Sigh. I've lived in Atlanta for mumble mumble years. I remember when Triangle was the gold standard of the airline industry.

I sure wouldn't be volunteering my free time.

This is similar to the happy airline offer to charge a $15 fee to allow passengers the privilege of sitting in the comfy exit row seats, and ISIANMTU.

You too can shoulder the responsibility for your fellow passengers' safety in the event of an emergency landing, for a nominal fee!

Hmmm...plane's clean, gum's gone from the floor...lavatory is less than gross....Hey, this must be Delta!

Next, they'll be asking the passengers to do a clean-up drill before they open the door to let them exit at their destination.

i'm surprised they didn't feed the volunteers, 'course then they'd be working for peanuts!!

Heck - if they offer me free airfare, I'll be happy to clean during the flight.

Clean the toilets and get a free t-shirt? Sounds like they should call it "Homeless People's Airline". Kinda like the church downtown, but there they at least give you a free hair cut and a bowl of soup, too.

I work at a computer firm. As Y2K approached, we had to work extra shifts to prepare for a potential armageddon. My shift started at 5 am (Yes, I'm salaried). As an incentive to boost our sleepy morale at that hour, they gave us - not donuts, not coffee, not even bagels, but...a hat decorating contest.

Friday PM and Mudstuffin's ailing
his work is as dry as a Thankgiving bird

his mental soundtrack - a pseudosax wailing
the kind that at Wal-Marts and ariports is heard

Curse you, Dave Barry, for that rancid suggestion
that earwig that bored in and lodged fast and tight

Its given me a headache, and some indigestion
and I can't pry it out though try as I might

the Book of Bad Songs? - I made it unscathed
(OK, a mild case of "A Horse With No Name")
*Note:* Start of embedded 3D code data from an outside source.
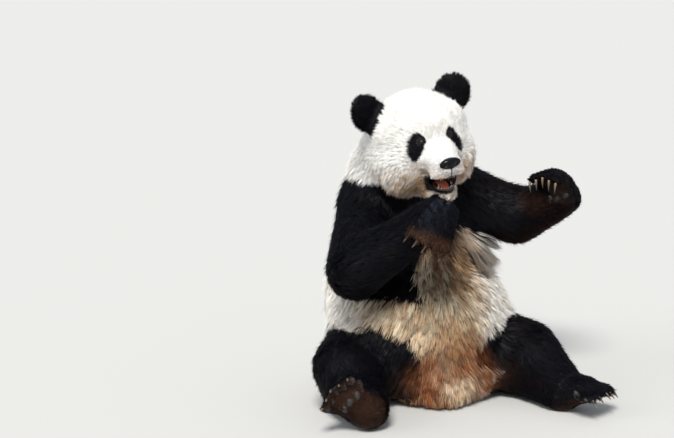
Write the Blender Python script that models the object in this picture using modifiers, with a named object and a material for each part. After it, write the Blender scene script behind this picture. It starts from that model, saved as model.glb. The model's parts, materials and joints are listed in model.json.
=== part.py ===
"""A giant panda sitting on its rump with its legs splayed, one hand at its chest, the other held out.

Blender script, metres, +Z up.  The panda faces -Y, its own left side is +X, and it sits on the plane
z = 0.  The outer faces follow the tips of the coat.  The flesh is modelled whole, from balls and
tapered limbs that a voxel remesh melts together, and is then parted with thin discs at the joints.
Eyes, nose pad, tongue, teeth and claws are inlaid in sockets a hair wider than themselves.
"""

import math

import bmesh
import bpy
from mathutils import Matrix, Vector
from mathutils.bvhtree import BVHTree

# ---------------------------------------------------------------- driving dimensions
FIT_GAP = 0.0004          # clearance round every inlaid piece, such as an eye or a claw
PARTING = 0.0008          # thickness of the thin cuts that part the body
VOXEL = 0.0065            # grain of the remesh that melts the balls together
WELD = 0.00003            # points of a cut nearer than this are one point
SKIN_TRIANGLES = 3120     # triangles of the whole flesh before it is parted
CLAW_LENGTH = 0.030
EYE_RADIUS = 0.0115

# Joint centres of the skeleton, before the model is moved over its own centre.
HEAD_AT = Vector((-0.038, -0.105, 0.766))
HEAD_TURN = -3.0          # degrees towards the panda's left
HEAD_NOD = -5.0           # degrees nose down
HEAD_TILT = 9.0           # degrees, crown towards the panda's right
NECK_BASE = Vector((0.0, 0.075, 0.600))
SHOULDER_RIGHT = Vector((-0.132, 0.040, 0.560))
ELBOW_RIGHT = Vector((-0.286, -0.175, 0.440))
WRIST_RIGHT = Vector((-0.086, -0.305, 0.620))
SHOULDER_LEFT = Vector((0.150, 0.045, 0.565))
ELBOW_LEFT = Vector((0.325, -0.020, 0.495))
WRIST_LEFT = Vector((0.398, -0.165, 0.578))
HIP_RIGHT = Vector((-0.150, -0.010, 0.130))
KNEE_RIGHT = Vector((-0.288, -0.118, 0.140))
ANKLE_RIGHT = Vector((-0.284, -0.256, 0.062))
HIP_LEFT = Vector((0.140, -0.010, 0.130))
KNEE_LEFT = Vector((0.275, -0.190, 0.125))
ANKLE_LEFT = Vector((0.302, -0.345, 0.056))

# Each paw: the way from wrist or ankle to the toes, the way its back faces, and the curl of its toes.
HAND_RIGHT = (Vector((-0.610, -0.720, -0.390)), Vector((0.115, -0.690, 0.700)), 19.0)
HAND_LEFT = (Vector((-0.440, 0.000, 0.890)), Vector((0.780, 0.300, 0.420)), 34.0)
FOOT_RIGHT = (Vector((-0.760, -0.100, 0.500)), Vector((0.150, 0.950, 0.250)), 10.0)
FOOT_LEFT = (Vector((0.420, -0.850, 0.200)), Vector((-0.150, 0.350, 0.900)), 10.0)


# ---------------------------------------------------------------- tools
def clear_scene():
    for old in list(bpy.data.objects):
        bpy.data.objects.remove(old, do_unlink=True)


def add_object(name, mesh):
    obj = bpy.data.objects.new(name, mesh)
    PANDA.objects.link(obj)
    return obj


def discard(obj):
    bpy.data.objects.remove(obj, do_unlink=True)


def axes(forward, top):
    """Rotation whose local -Y points forward, with local +Z as near top as it can be."""
    y = -forward.normalized()
    x = y.cross(top).normalized()
    return Matrix((x, y, x.cross(y))).transposed().to_4x4()


def ball(form, centre, radii, turn=Matrix.Identity(4), fineness=3):
    """An ellipsoid added to a form's bmesh."""
    place = Matrix.Translation(centre) @ turn @ Matrix.Diagonal((*radii, 1))
    bmesh.ops.create_icosphere(form, subdivisions=fineness, radius=1.0, matrix=place)


def limb(form, start, start_radius, end, end_radius, steps=7):
    """A tapered round limb: a chain of overlapping balls from start to end."""
    for i in range(steps + 1):
        share = i / steps
        ball(form, start.lerp(end, share), [start_radius + (end_radius - start_radius) * share] * 3)


def finished(form, name):
    mesh = bpy.data.meshes.new(name)
    form.to_mesh(mesh)
    form.free()
    return mesh


def settle(obj):
    """Replace an object's mesh by what its modifiers make of it."""
    bpy.context.view_layer.update()
    graph = bpy.context.evaluated_depsgraph_get()
    mesh = bpy.data.meshes.new_from_object(obj.evaluated_get(graph), depsgraph=graph)
    obj.modifiers.clear()
    obj.data = mesh
    return obj


def mend(obj):
    """Merge the slivers a cut leaves and close any pinhole."""
    form = bmesh.new()
    form.from_mesh(obj.data)
    bmesh.ops.remove_doubles(form, verts=form.verts, dist=WELD)
    bmesh.ops.dissolve_degenerate(form, dist=WELD, edges=form.edges)
    bmesh.ops.triangulate(form, faces=form.faces)
    open_edges = [edge for edge in form.edges if len(edge.link_faces) == 1]
    if open_edges:
        bmesh.ops.holes_fill(form, edges=open_edges, sides=8)
        bmesh.ops.recalc_face_normals(form, faces=form.faces)
        print(obj.name, "open edges closed", len(open_edges))
    form.to_mesh(obj.data)
    form.free()


def cut(obj, tool):
    """Take the tool's volume away from an object."""
    boolean = obj.modifiers.new("cut", "BOOLEAN")
    boolean.operation = "DIFFERENCE"
    boolean.solver = "EXACT"
    boolean.object = tool
    settle(obj)
    discard(tool)
    mend(obj)


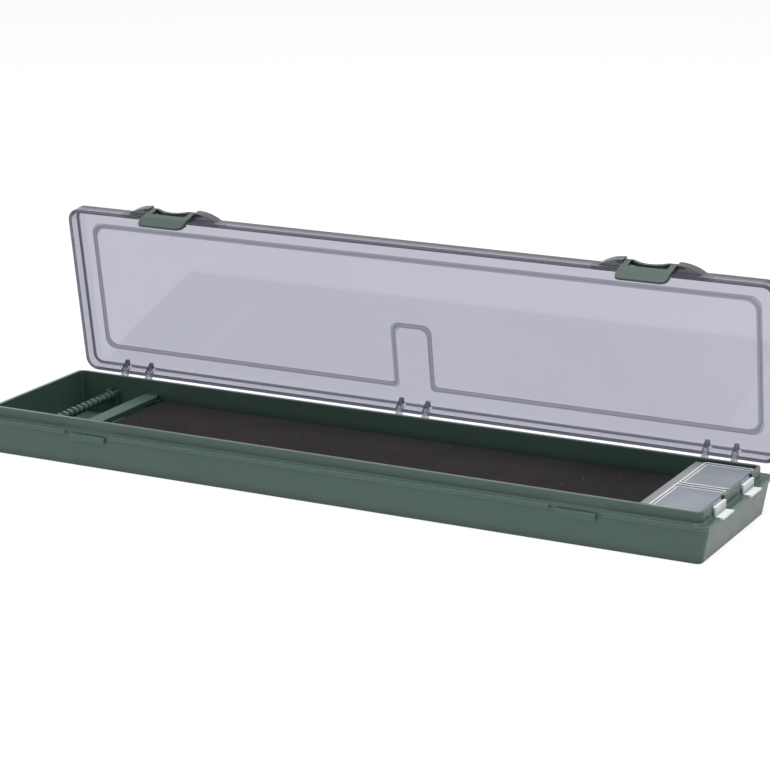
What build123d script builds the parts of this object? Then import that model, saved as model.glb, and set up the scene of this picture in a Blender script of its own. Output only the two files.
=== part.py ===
from build123d import *
import os

# Rig box: a long tray with a hinged clear lid, two swinging latches, a foam bed,
# a comb rod, a cross bar and a small compartment insert with two flip lids.
# Millimetres. X runs along the box, -Y is the latch side, +Y the hinge side, Z up.
# The origin is the centre of the tray's underside.

os.makedirs("parts", exist_ok=True)

# Outline shared by the ledge and the lid
LID_LENGTH = 350.0
LID_WIDTH = 82.0
LID_CORNER = 6.0
LEDGE_CORNER = 3.5

# Tray
BASE_CORNER = 2.8
END_TAPER = 2.5
SIDE_TAPER = 0.4
WALL_PAST_RIM = 1.75
FLOOR = 1.5
FOOT_ROUND = 0.8
LEDGE_TOP = 16.2
LEDGE_THICK = 1.6
LEDGE_AT_ENDS = 3.25
LEDGE_AT_FRONT = 2.9
LEDGE_AT_BACK = 6.6
RIM_TOP = 21.5
RIM_WALL = 1.5
RIM_CORNER = 3.2
RIM_FLARE = 0.9

# Lid
LID_DEPTH = 7.0
LID_WALL = 1.6
LID_SEAT_GAP = 0.15
LID_TOP_ROUND = 1.2
FIELD_RISE = 0.8
FIELD_MARGIN_X = 10.0
FIELD_MARGIN_FRONT = 10.0
FIELD_MARGIN_BACK = 11.0
FIELD_CORNER = 5.0
FIELD_SLOPE = 1.5
INNER_ROUND = 0.9
NOTCH_WIDTH = 19.0
NOTCH_REACH = 40.7
NOTCH_CORNER = 4.0

# Lid hinge
HINGE_BEHIND_LID = 3.75
HINGE_Z = 15.3
HINGE_FROM_END = 27.0
LEG_SPACING = 13.4
LEG_THICK = 2.0
EYE_RADIUS = 2.2
PIN_RADIUS = 1.2
PIN_REACH = 6.5
SOCKET_WALL = 1.3
RUNNING_GAP = 0.08
SIDE_GAP = 0.4
LID_OPEN_DEG = 80.9
GUSSET_REACH = 3.2

# Latches
LATCH_FROM_END = 56.5
LATCH_WIDTH = 23.5
LATCH_THICK = 1.5
LATCH_END_THICK = 1.0
LATCH_END_Z = 6.0
LATCH_END_CORNER = 2.8
LATCH_TO_WALL = 0.35
LATCH_PIVOT_OUT = 1.75
LATCH_PIVOT_Z = 21.2
LATCH_BARREL_RADIUS = 1.1
LATCH_PIN_RADIUS = 0.8
LATCH_PIN_REACH = 3.0
WINDOW_WIDTH = 18.0
WINDOW_LOW_Z = 15.4
BOW_DIP = 3.4
BOW_THICK = 1.4
HOOK_DEPTH = 1.1
HOOK_HEIGHT = 1.1
HOOK_GAP = 0.25
FAIRING_LENGTH = 12.5
FAIRING_OUT = 3.2
FAIRING_LOW_Z = 18.6

# Catches on the tray's front wall
CATCH_WIDTH = 17.5
CATCH_LOW_Z = 12.3
CATCH_HIGH_Z = 15.0
CATCH_OUT = 1.3
CATCH_TO_LATCH = 0.3
LIP_GAP_WIDTH = 23.9

# Comb rod and its brackets
COMB_FROM_END = 18.25
COMB_Z = 12.0
COMB_CORE_RADIUS = 1.5
COMB_DISC_RADIUS = 2.3
COMB_DISC_THICK = 2.0
COMB_PLAIN_END = 3.55
COMB_DISCS = 17
COMB_DISC_SIDES = 14
COMB_CORE_SIDES = 10
BRACKET_REACH = 2.4
BRACKET_THICK = 1.3
BRACKET_TOP = 14.2
FIT_GAP = 0.15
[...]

But this sax it goes on, its vapid soul braying
Kenny G's ghost plays and each song the same

Oh, would that a root canal could rid me of it
this eternal bleating that's coursing my brain!

I'd take the root canal, sir, and love it....
no, wait... I just switched to "A Horse With No Name"

Rinse Please

Annie: did you win?

*snorks* at mud

I'm still here, so no, I didn't win. :(

very sad. we are but cogs.

Other tasks to be outsourced to volunteers include:

Fueling the aircraft
Directing the aircraft to the terminal
Pushing the plane away from the gate *

* You have to pay extra and not just volunteer.

You get TWO t-shirts if you sign up to clean toilets at the CEO's estate.

Oh, no....what if my company finds out about this? Now I'm scared.

Only Dogbert could have come up with an idea this evil.

*Snork* at mudstuffin

AKKKKK...Barney cleanup ringtones...O the horror, the inhumanity...

Here in cubeland you get nothing for the extra effort but the boss gets corporate bonsuses......wondering for the 1,000 time today why I work here.

Dave, watch your seat selection. A later report said any passenger in a first row isle seat is responsible for taking drink orders--and collecting trash at the end of the flight.

MOTW, I think they should make passengers clean up before they get off - who do you think messes the whole D*%n plane up but the people who get super-economy class and think that because they have everything stashed in the overhead, they should be able to get right off the plane? Needless to say, pigs are cleaner than some of those people - and first class may be even worse. They are entitled....Sigh. I hate to fly.

Yeah, this'll work!
*eye roll*

YAY, mud redeems himself as poet extraordinare!!!


Here, this will help:

"It's a world of laughter..."

I'm flyin' American next week to Dallas.

I'll bring handy wipes, windex(tm), a squeegie, a bowl brush and rubber gloves in my carry on just in case.

Mikey --
I'm pretty sure a bowl brush is on the banned list for the TSA. You may have to smuggle it on board.

"Ladies and Gentlemen...we're experiencing a slight delay in our scheduled take-off. Your captain is removing a particularly stubborn heel mark from the back of Seat D-14 in Business Class, but should be available for piloting duties momentarily."

Oh, that's right. It is considered an WMD especially after use. I could decorate it ala Annie and wear it as a festive hat.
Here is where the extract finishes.